Gilbert Doctorow has an excellent early reaction to this dramatic turn by Putin which I encourage everyone to read in full. The subtle point he makes is:
“To understand what comes next, you have to take into account a vitally important statement which Putin made a few moments before he set out his proposed constitutional reforms. He told his audience that his experience meeting with the leaders of the various Duma parties at regular intervals every few weeks showed that all were deeply patriotic and working for the good of the country. Accordingly, he said that all Duma parties should participate in the formation of the cabinet.
”And so, we are likely to see in the coming days that candidates for a number of federal ministries in the new, post-Medvedev cabinet will be drawn precisely from parties other than United Russia.

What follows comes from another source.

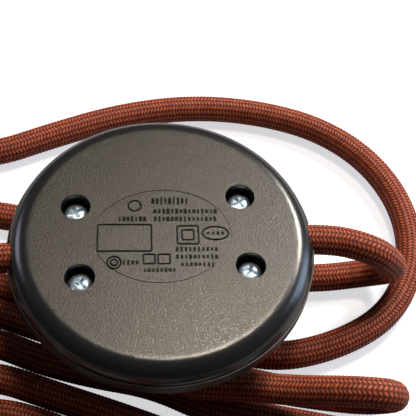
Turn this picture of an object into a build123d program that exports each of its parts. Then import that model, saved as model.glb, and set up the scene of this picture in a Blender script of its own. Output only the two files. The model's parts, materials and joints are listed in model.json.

In effect, without introducing the word ‘coalition’ into his vocabulary, Vladimir Putin has set the stage for the creation of a grand coalition to succeed the rule of one party, United Russia, over which Dimitri Medvedev was the nominal chairman.”
The end result of this move to devolve the cabinet appointments to the whole of the Duma is to ensure that a strong President which Putin believes is best for Russia is tempered by a cabinet drawn from the whole of the electorate, including the Prime Minister.
That neither opens the door to dysfunctional European parliamentary systems nor closes it from a strong President leading Russia during crisis periods.
Once the amendments to the constitution are finalized Putin will put the whole package to a public vote.
This is the early stage of this much-needed overhaul of Russia’s constitutional order and the neocons in the West are likely stunned into silence knowing that they can no longer just wait Putin out and sink their hooks into his most likely successor.
Sometimes the most important changes occur right under our noses, right out in the open. Contrast that with the skullduggery and open hostility of the political circus in D.C. and you can which direction the two countries are headed.